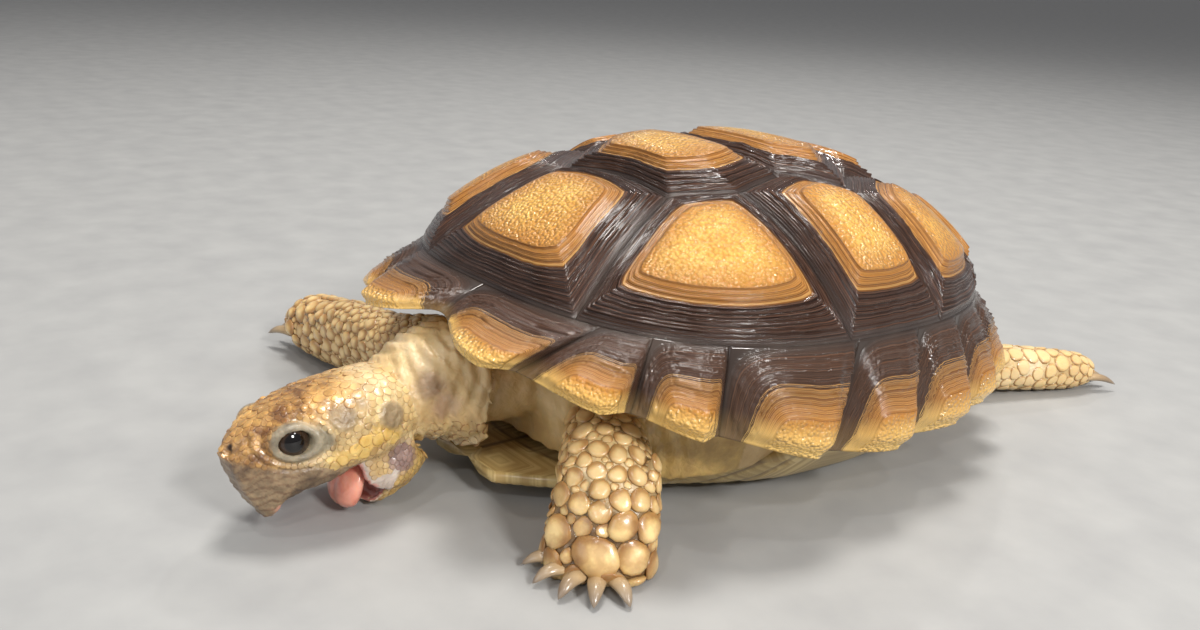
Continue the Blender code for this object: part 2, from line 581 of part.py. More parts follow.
def build_limbs(mat, clearance, beside_neck):
    near = limb('foreleg_left', [
        ((10.0, -28.0, 13.5), 7.2, 6.6, (0.66, 0.75, 0)), ((18.5, -35.2, 13.3), 7.4, 6.9, (0.66, 0.75, 0)),
        ((25.0, -40.3, 11.4), 7.9, 6.9, (0.66, 0.75, 0)), ((28.2, -42.8, 8.4), 8.6, 6.5, (0.72, 0.69, 0)),
        ((29.3, -44.2, 4.5), 9.0, 6.7, (0.75, 0.66, 0)), ((29.8, -45.0, 1.4), 9.2, 7.0, (0.75, 0.66, 0)),
        ((30.0, -45.2, 0.0), 8.2, 6.2, (0.75, 0.66, 0))], mat, 16)
    nails = []
    for k in range(5):
        a = math.radians(-122 + 26 * k)
        root = Vector((29.8 + 6.2 * math.cos(a), -45.0 + 5.6 * math.sin(a), 1.6))
        nails.append((root, root + Vector((4.4 * math.cos(a), 4.4 * math.sin(a), -0.9)), 1.25))
    foot_claws(near, 'fore_left', nails, mat)
    cut(near, clearance)
    cut(near, beside_neck)

    far = limb('foreleg_right', [
        ((-12.0, -30.0, 13.0), 7.0, 6.8, (0, -0.3, 1)), ((-21.0, -36.5, 12.6), 7.0, 6.8, (0, -0.4, 1)),
        ((-32.0, -39.4, 10.6), 6.6, 6.0, (0, -0.3, 1)), ((-43.0, -40.4, 8.7), 7.4, 6.2, (0, -0.1, 1)),
        ((-54.3, -40.2, 6.5), 7.2, 6.8, (0, -0.1, 1)), ((-62.6, -40.2, 5.7), 6.5, 6.9, (0, 0, 1)),
        ((-67.1, -40.2, 5.0), 4.6, 5.4, (0, 0, 1))], mat, 16)
    nails = []
    for k in range(5):
        a = math.radians(-59 + 30.5 * k)
        root = Vector((-63.9 - 2.2 * math.cos(a), -40.3 + 5.2 * math.sin(a), 4.0))
        nails.append((root, root + Vector((-6.4 * math.cos(a * 0.6), 4.4 * math.sin(a * 0.6), -1.3)), 1.2))
    foot_claws(far, 'fore_right', nails, mat)
    cut(far, clearance)
    cut(far, beside_neck)

    back = limb('hindleg_left', [
        ((9.0, 30.0, 9.0), 7.0, 6.4, (1, 0, 0)), ((15.0, 41.0, 7.4), 6.6, 5.6, (1, -0.3, 0)),
        ((20.5, 50.5, 5.7), 5.6, 4.9, (1, -0.4, 0)), ((26.0, 61.0, 4.9), 4.9, 4.7, (1, -0.4, 0)),
        ((30.0, 69.0, 4.2), 4.6, 4.4, (1, -0.4, 0)), ((32.3, 74.6, 3.7), 4.4, 3.9, (1, -0.4, 0)),
        ((33.4, 78.0, 3.3), 3.4, 2.9, (1, -0.4, 0))], mat, 14)
    nails = []
    for k in range(4):
        across = -2.9 + 1.95 * k
        root = Vector((32.7 + across * 0.93, 76.5 - across * 0.36, 2.9))
        nails.append((root, root + Vector((2.2 + across * 0.45, 5.6 - across * 0.1, -1.5)), 1.1))
    foot_claws(back, 'hind_left', nails, mat)
    cut(back, clearance)

    under = limb('hindleg_right', [
        ((-8.0, 24.0, 11.0), 6.0, 6.0, (0, 0.3, 1)), ((-18.5, 33.5, 10.6), 6.8, 6.4, (0, 0.3, 1)),
        ((-25.5, 37.0, 8.6), 6.6, 6.2, (-0.5, 0.3, 0.8)), ((-28.5, 38.4, 5.6), 6.2, 5.8, (-0.9, 0.4, 0.2)),
        ((-29.6, 38.8, 2.4), 6.2, 5.8, (-0.9, 0.4, 0)), ((-29.8, 38.8, 0.0), 5.4, 5.2, (-0.9, 0.4, 0))], mat, 14)
    nails = []
    for k in range(4):
        a = math.radians(-150 + 24 * k)
        root = Vector((-29.6 + 4.8 * math.cos(a), 38.8 + 4.8 * math.sin(a), 1.5))
        nails.append((root, root + Vector((3.8 * math.cos(a), 3.8 * math.sin(a), -0.8)), 1.15))
    foot_claws(under, 'hind_right', nails, mat)
    cut(under, clearance)

    tail = limb('tail', [((0, 34.0, 11.5), 5.0, 4.6, (1, 0, 0)), ((0, 43.0, 10.0), 4.2, 3.9, (1, 0, 0)),
                         ((0.5, 50.0, 7.6), 2.9, 2.8, (1, 0, 0)), ((1.2, 55.5, 5.2), 1.5, 1.5, (1, 0, 0))],
                mat, 10)
    cut(tail, clearance)


# --------------------------------------------------------------------------- main
def main():
    for ob in list(bpy.data.objects):
        bpy.data.objects.remove(ob, do_unlink=True)
    build_vertebrals(HORN_TAN)
    build_costals(HORN_TAN)
    build_marginals(HORN_DARK)
    over_plastron = build_plastron(HORN_PALE)
    clearance = build_trunk(SKIN, over_plastron)
    build_head(SKIN, EYE, TONGUE)
    beside_neck = build_neck(SKIN, clearance)
    cut(bpy.data.objects['lower_jaw'], beside_neck)
    build_limbs(SKIN, clearance, beside_neck)
    for ob in bpy.data.objects:
        if ob.type == 'MESH':
            outward_faces(ob)
    bpy.context.view_layer.update()
    graph = bpy.context.evaluated_depsgraph_get()
    xs, ys = [], []
    for ob in MADE:
        for corner in ob.evaluated_get(graph).bound_box:
            xs.append(corner[0])
            ys.append(corner[1])
    shift = Vector((-(min(xs) + max(xs)) / 2, -(min(ys) + max(ys)) / 2, 0))
    for ob in bpy.data.objects:
        if ob.type == 'MESH':
            ob.data.transform(Matrix.Translation(shift))
    print('shift', tuple(round(v, 5) for v in shift))


main()
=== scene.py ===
# %% [markdown]
# # A young spurred tortoise, life size
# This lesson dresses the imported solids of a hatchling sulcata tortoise, which is feeding with
# its mouth open.  The shell is built scute by scute as real growth rings, one skin covers all
# the flesh, and scales of solid mesh lie over that skin.  Everything is measured from the
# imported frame, in metres.  The animal faces -Y, its left side is +X and it stands on z = 0.

# %% Load the frame
import json
import math

import bmesh
import bpy
import numpy as np
from mathutils import Matrix, Vector
from mathutils.bvhtree import BVHTree

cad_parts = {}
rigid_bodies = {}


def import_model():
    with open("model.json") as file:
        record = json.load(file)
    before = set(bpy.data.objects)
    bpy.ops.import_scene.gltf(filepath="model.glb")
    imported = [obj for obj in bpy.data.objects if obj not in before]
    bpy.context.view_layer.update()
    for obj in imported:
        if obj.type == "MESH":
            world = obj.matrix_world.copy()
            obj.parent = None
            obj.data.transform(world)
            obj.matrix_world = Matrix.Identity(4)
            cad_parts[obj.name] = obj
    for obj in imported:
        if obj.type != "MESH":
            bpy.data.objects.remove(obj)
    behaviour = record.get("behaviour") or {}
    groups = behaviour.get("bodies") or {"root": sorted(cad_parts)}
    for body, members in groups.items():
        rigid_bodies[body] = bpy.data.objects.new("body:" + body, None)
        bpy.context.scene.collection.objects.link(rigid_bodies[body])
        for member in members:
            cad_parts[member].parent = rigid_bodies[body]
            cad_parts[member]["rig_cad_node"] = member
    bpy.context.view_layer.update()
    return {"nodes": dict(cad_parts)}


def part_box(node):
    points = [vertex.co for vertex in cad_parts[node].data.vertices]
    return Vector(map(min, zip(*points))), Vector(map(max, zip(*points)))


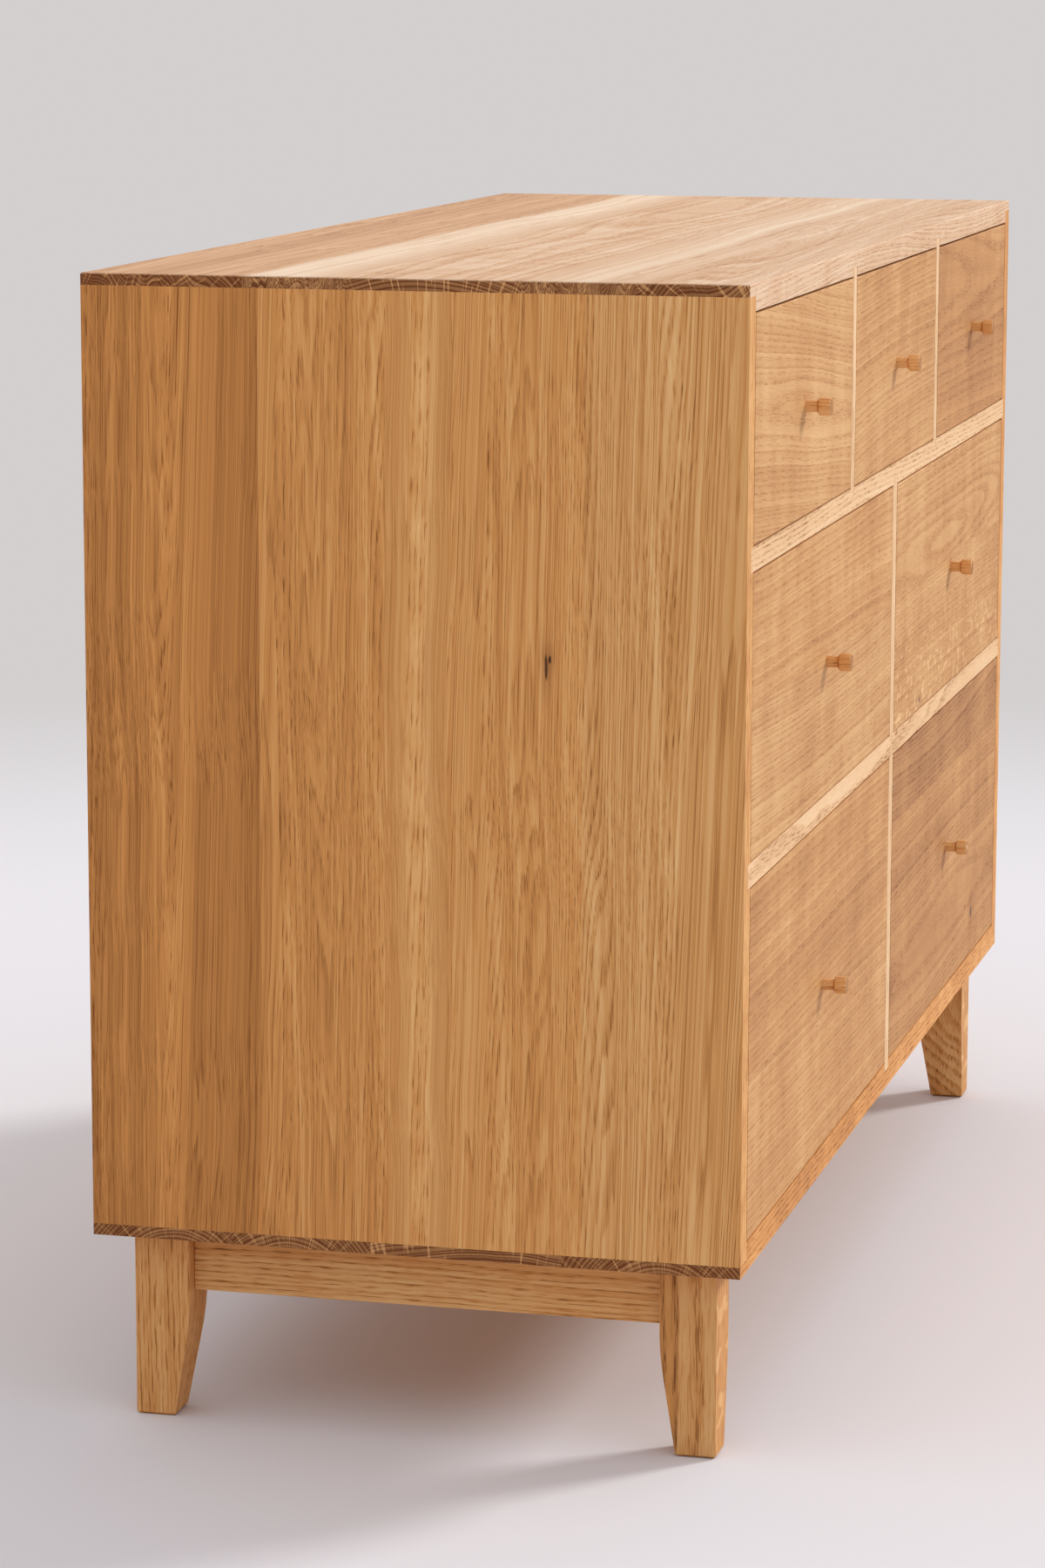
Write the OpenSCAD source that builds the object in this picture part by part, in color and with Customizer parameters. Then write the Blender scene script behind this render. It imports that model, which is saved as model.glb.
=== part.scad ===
// Oak dresser with seven inset drawers on four tapered legs.
// Millimetres, +Z up, +X to the right seen from the front, +Y to the back.
// The origin is on the floor, in the middle of the width and of the depth with the knobs.

/* [Case] */
// Width of the case, outside to outside
case_w = 1264; // [1100:1:1500]
// Depth of the case, front edge to back edge
case_d = 508; // [440:1:580]
// Height of the case without the legs
case_h = 738; // [690:1:860]
// Thickness of the two side boards
side_t = 22; // [19:0.5:26]
// Thickness of the top board
top_t = 20; // [19:0.5:26]
// Thickness of the bottom board
bottom_t = 22; // [20:0.5:26]
// Thickness left at the ends of the top and bottom boards, where they lap the sides
lap_t = 9; // [7:0.5:10]
// Thickness of the shelves between the rows
shelf_t = 18; // [16:0.5:22]
// Thickness of the upright between the wide drawers
centre_divider_t = 18; // [14:0.5:22]
// Thickness of the two uprights in the top row
upper_divider_t = 15; // [12:0.5:22]
// Thickness of the back panel
back_t = 8; // [6:0.5:10]
// Clear height of the top row
top_row_h = 172; // [140:1:190]
// Clear height of the middle row
middle_row_h = 217; // [190:1:230]
// Small chamfer on the edges of the top and of the drawer fronts
edge_ease = 0.8; // [0.4:0.1:2]

/* [Case joints] */
// How deep the shelves are let into the sides
side_housing = 8; // [5:0.5:10]
// How deep the uprights are let into the boards above and below them
divider_housing = 7; // [4:0.5:8]
// How deep the lower shelves are let into the centre upright
centre_housing = 5; // [3:0.5:6]
// How far the back panel laps the boards around it
back_lap = 10; // [7:0.5:10]

/* [Legs] */
// Height of the legs, from the floor to the case
leg_h = 148; // [120:1:180]
// Width of a leg at its top, both ways
leg_w = 44; // [40:1:56]
// Width of a leg at its foot, both ways
foot_w = 31; // [26:1:36]
// How far the legs stand in from the sides of the case
leg_inset_side = 22; // [10:1:40]
// How far the front legs stand back from the front of the case
leg_inset_front = 22; // [10:1:40]
// How far the back legs stand in from the back of the case
leg_inset_back = 26; // [10:1:40]
// Chamfer round each foot
foot_chamfer = 2; // [1:0.5:4]

/* [Leg rails] */
// Height of a leg rail
rail_h = 48; // [42:1:56]
// Thickness of a leg rail
rail_t = 22; // [18:1:28]
// Thickness of the rail's tenons
tenon_t = 10; // [8:0.5:12]
// Length of the rail's tenons
tenon_l = 20; // [16:1:22]
// Shoulder above and below the tenons
tenon_shoulder = 8; // [5:1:10]
// Diameter of the dowel in the top of each leg
dowel_d = 10; // [8:1:12]
// Length of the dowel inside the leg
dowel_leg_l = 26; // [20:1:32]
// Length of the dowel inside the bottom board
dowel_board_l = 14; // [10:1:16]
// Distance of the dowel from the outer face of the leg, front or back
dowel_edge = 12; // [10:1:14]

/* [Drawers] */
// Thickness of a drawer front
front_t = 20; // [18:0.5:24]
// Gap at each side of a drawer
side_gap = 1.2; // [0.8:0.1:2.5]
// Gap above a drawer front
front_gap_top = 2; // [1.2:0.1:3]
// Gap below a drawer front
front_gap_bottom = 1; // [0.6:0.1:2]
// Running gap below the drawer sides
run_gap = 0.3; // [0.2:0.1:0.5]
// Gap above the drawer sides
box_gap_top = 6; // [4:0.5:12]
// Gap behind the drawer box
box_gap_back = 12; // [6:1:30]
// Thickness of the drawer sides
drawer_side_t = 12; // [11:0.5:15]
// Thickness of the drawer back
drawer_back_t = 12; // [10:0.5:15]
// How far the drawer back stays below the top of the sides
back_drop = 6; // [2:1:12]
// Thickness of the drawer bottom
drawer_bottom_t = 6; // [4:0.5:8]
// Height of the drawer bottom above the lower edge of the sides
bottom_rise = 10; // [9:0.5:14]
// Depth of the grooves that hold the drawer bottom
groove_d = 5; // [3:0.5:6]

/* [Dovetails] */
// Depth of the dovetail sockets in a drawer front
socket_l = 14; // [11:0.5:16]
// Wanted spacing of the dovetails
tail_pitch = 46; // [36:1:60]
// Width of a dovetail at its narrow end, as a share of its spacing
tail_share = 0.6; // [0.5:0.05:0.7]
// Slope of the dovetail flanks, sideways for each millimetre of length
tail_slope = 0.14; // [0.1:0.01:0.18]

/* [Knobs] */
// How far a knob stands out from the drawer front
knob_reach = 20; // [16:0.5:32]
// Diameter of the knob's head
head_d = 14; // [12:0.5:24]
// Diameter of the stem where it leaves the drawer front
stem_d = 9.6; // [9:0.1:12]
// Diameter of the stem below the head
neck_d = 8.8; // [7:0.1:9]
// Length of the stem
stem_l = 9; // [7:0.5:12]
// Length of the cone from the stem up to the head
head_cone_l = 2; // [1:0.5:4]
// Chamfer round the end of the head
head_chamfer = 0.9; // [0.4:0.1:2]
// Diameter of the knob's tenon in the drawer front
knob_tenon_d = 8; // [6:0.5:8.5]
// Length of the knob's tenon
knob_tenon_l = 15; // [10:0.5:17]

/* [Drawer stops] */
// Width of a stop block
stop_w = 32; // [20:1:50]
// Depth of a stop block, front to back
stop_d = 14; // [10:1:24]
// Height of a stop block
stop_h = 6; // [4:0.5:8]

/* [Screws] */
// Shank diameter of the back panel screws
back_screw_d = 3.5; // [3:0.5:4]
// Head diameter of the back panel screws
back_screw_head_d = 7; // [6:0.5:8]
// Length of the back panel screws
back_screw_l = 24; // [18:1:30]
// Number of back panel screws in each row behind each small drawer
back_screws_per_bay = 2; // [1:1:4]
// Shank diameter of the leg rail screws
rail_screw_d = 5; // [4:0.5:6]
// Head diameter of the leg rail screws
rail_screw_head_d = 10; // [8:0.5:11]
// Height of the heads of the leg rail screws
rail_screw_head_h = 3; // [2:0.5:4]
// How far the leg rail screws reach into the bottom board
rail_screw_bite = 14; // [10:1:16]
// Wood of the rail left above the screw head
rail_screw_seat = 22; // [16:1:28]
// Number of screws in each leg rail
rail_screws = 3; // [2:1:4]
// Width of the slots of a cross recess
recess_w = 0.9; // [0.6:0.1:1.2]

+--

Problem to solve:
Reproduce word for word the material above, beginning with the line that contains "build_head(SKIN, EYE, TONGUE)" and ending with the line that contains "obj.data.transform(world)".

Completed task:
    build_head(SKIN, EYE, TONGUE)
    beside_neck = build_neck(SKIN, clearance)
    cut(bpy.data.objects['lower_jaw'], beside_neck)
    build_limbs(SKIN, clearance, beside_neck)
    for ob in bpy.data.objects:
        if ob.type == 'MESH':
            outward_faces(ob)
    bpy.context.view_layer.update()
    graph = bpy.context.evaluated_depsgraph_get()
    xs, ys = [], []
    for ob in MADE:
        for corner in ob.evaluated_get(graph).bound_box:
            xs.append(corner[0])
            ys.append(corner[1])
    shift = Vector((-(min(xs) + max(xs)) / 2, -(min(ys) + max(ys)) / 2, 0))
    for ob in bpy.data.objects:
        if ob.type == 'MESH':
            ob.data.transform(Matrix.Translation(shift))
    print('shift', tuple(round(v, 5) for v in shift))


main()
=== scene.py ===
# %% [markdown]
# # A young spurred tortoise, life size
# This lesson dresses the imported solids of a hatchling sulcata tortoise, which is feeding with
# its mouth open.  The shell is built scute by scute as real growth rings, one skin covers all
# the flesh, and scales of solid mesh lie over that skin.  Everything is measured from the
# imported frame, in metres.  The animal faces -Y, its left side is +X and it stands on z = 0.

# %% Load the frame
import json
import math

import bmesh
import bpy
import numpy as np
from mathutils import Matrix, Vector
from mathutils.bvhtree import BVHTree

cad_parts = {}
rigid_bodies = {}


def import_model():
    with open("model.json") as file:
        record = json.load(file)
    before = set(bpy.data.objects)
    bpy.ops.import_scene.gltf(filepath="model.glb")
    imported = [obj for obj in bpy.data.objects if obj not in before]
    bpy.context.view_layer.update()
    for obj in imported:
        if obj.type == "MESH":
            world = obj.matrix_world.copy()
            obj.parent = None
            obj.data.transform(world)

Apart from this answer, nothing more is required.